_Challenge_
Can all of these lines be returned exactly?

################

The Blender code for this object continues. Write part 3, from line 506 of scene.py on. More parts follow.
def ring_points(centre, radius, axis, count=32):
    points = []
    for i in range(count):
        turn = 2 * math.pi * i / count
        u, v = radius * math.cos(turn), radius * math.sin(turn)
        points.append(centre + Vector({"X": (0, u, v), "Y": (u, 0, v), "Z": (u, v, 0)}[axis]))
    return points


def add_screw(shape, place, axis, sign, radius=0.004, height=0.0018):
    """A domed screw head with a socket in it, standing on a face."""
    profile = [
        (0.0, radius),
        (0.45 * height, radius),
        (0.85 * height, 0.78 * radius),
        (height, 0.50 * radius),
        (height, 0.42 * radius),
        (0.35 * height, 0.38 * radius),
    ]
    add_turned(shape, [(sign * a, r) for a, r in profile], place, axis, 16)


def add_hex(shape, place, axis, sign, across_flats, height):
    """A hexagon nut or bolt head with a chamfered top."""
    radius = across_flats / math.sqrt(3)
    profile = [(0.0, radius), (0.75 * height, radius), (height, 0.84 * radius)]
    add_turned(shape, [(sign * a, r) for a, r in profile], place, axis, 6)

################

_Full solution_
The Blender code for this object continues. Write part 3, from line 506 of scene.py on. More parts follow.
def ring_points(centre, radius, axis, count=32):
    points = []
    for i in range(count):
        turn = 2 * math.pi * i / count
        u, v = radius * math.cos(turn), radius * math.sin(turn)
        points.append(centre + Vector({"X": (0, u, v), "Y": (u, 0, v), "Z": (u, v, 0)}[axis]))
    return points


def add_screw(shape, place, axis, sign, radius=0.004, height=0.0018):
    """A domed screw head with a socket in it, standing on a face."""
    profile = [
        (0.0, radius),
        (0.45 * height, radius),
        (0.85 * height, 0.78 * radius),
        (height, 0.50 * radius),
        (height, 0.42 * radius),
        (0.35 * height, 0.38 * radius),
    ]
    add_turned(shape, [(sign * a, r) for a, r in profile], place, axis, 16)


def add_hex(shape, place, axis, sign, across_flats, height):
    """A hexagon nut or bolt head with a chamfered top."""
    radius = across_flats / math.sqrt(3)
    profile = [(0.0, radius), (0.75 * height, radius), (height, 0.84 * radius)]
    add_turned(shape, [(sign * a, r) for a, r in profile], place, axis, 6)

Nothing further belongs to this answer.